Prompt: Output all lines exactly, with nothing added or dropped.

>> begin

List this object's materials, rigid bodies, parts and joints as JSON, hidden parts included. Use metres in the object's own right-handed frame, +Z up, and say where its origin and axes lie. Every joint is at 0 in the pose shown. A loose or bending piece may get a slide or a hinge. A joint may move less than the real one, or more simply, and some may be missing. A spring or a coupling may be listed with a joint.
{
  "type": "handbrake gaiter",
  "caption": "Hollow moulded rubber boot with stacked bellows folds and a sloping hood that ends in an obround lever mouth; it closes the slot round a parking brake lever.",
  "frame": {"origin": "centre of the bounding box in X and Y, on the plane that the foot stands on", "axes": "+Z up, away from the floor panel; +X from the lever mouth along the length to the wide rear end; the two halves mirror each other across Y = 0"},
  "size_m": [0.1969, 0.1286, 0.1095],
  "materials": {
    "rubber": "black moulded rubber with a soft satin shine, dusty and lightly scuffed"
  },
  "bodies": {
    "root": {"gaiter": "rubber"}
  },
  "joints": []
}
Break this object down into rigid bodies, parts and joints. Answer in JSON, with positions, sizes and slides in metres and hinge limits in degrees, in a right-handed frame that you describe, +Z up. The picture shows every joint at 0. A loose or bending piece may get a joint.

>> end

Response:
List this object's materials, rigid bodies, parts and joints as JSON, hidden parts included. Use metres in the object's own right-handed frame, +Z up, and say where its origin and axes lie. Every joint is at 0 in the pose shown. A loose or bending piece may get a slide or a hinge. A joint may move less than the real one, or more simply, and some may be missing. A spring or a coupling may be listed with a joint.
{
  "type": "handbrake gaiter",
  "caption": "Hollow moulded rubber boot with stacked bellows folds and a sloping hood that ends in an obround lever mouth; it closes the slot round a parking brake lever.",
  "frame": {"origin": "centre of the bounding box in X and Y, on the plane that the foot stands on", "axes": "+Z up, away from the floor panel; +X from the lever mouth along the length to the wide rear end; the two halves mirror each other across Y = 0"},
  "size_m": [0.1969, 0.1286, 0.1095],
  "materials": {
    "rubber": "black moulded rubber with a soft satin shine, dusty and lightly scuffed"
  },
  "bodies": {
    "root": {"gaiter": "rubber"}
  },
  "joints": []
}
Break this object down into rigid bodies, parts and joints. Answer in JSON, with positions, sizes and slides in metres and hinge limits in degrees, in a right-handed frame that you describe, +Z up. The picture shows every joint at 0. A loose or bending piece may get a joint.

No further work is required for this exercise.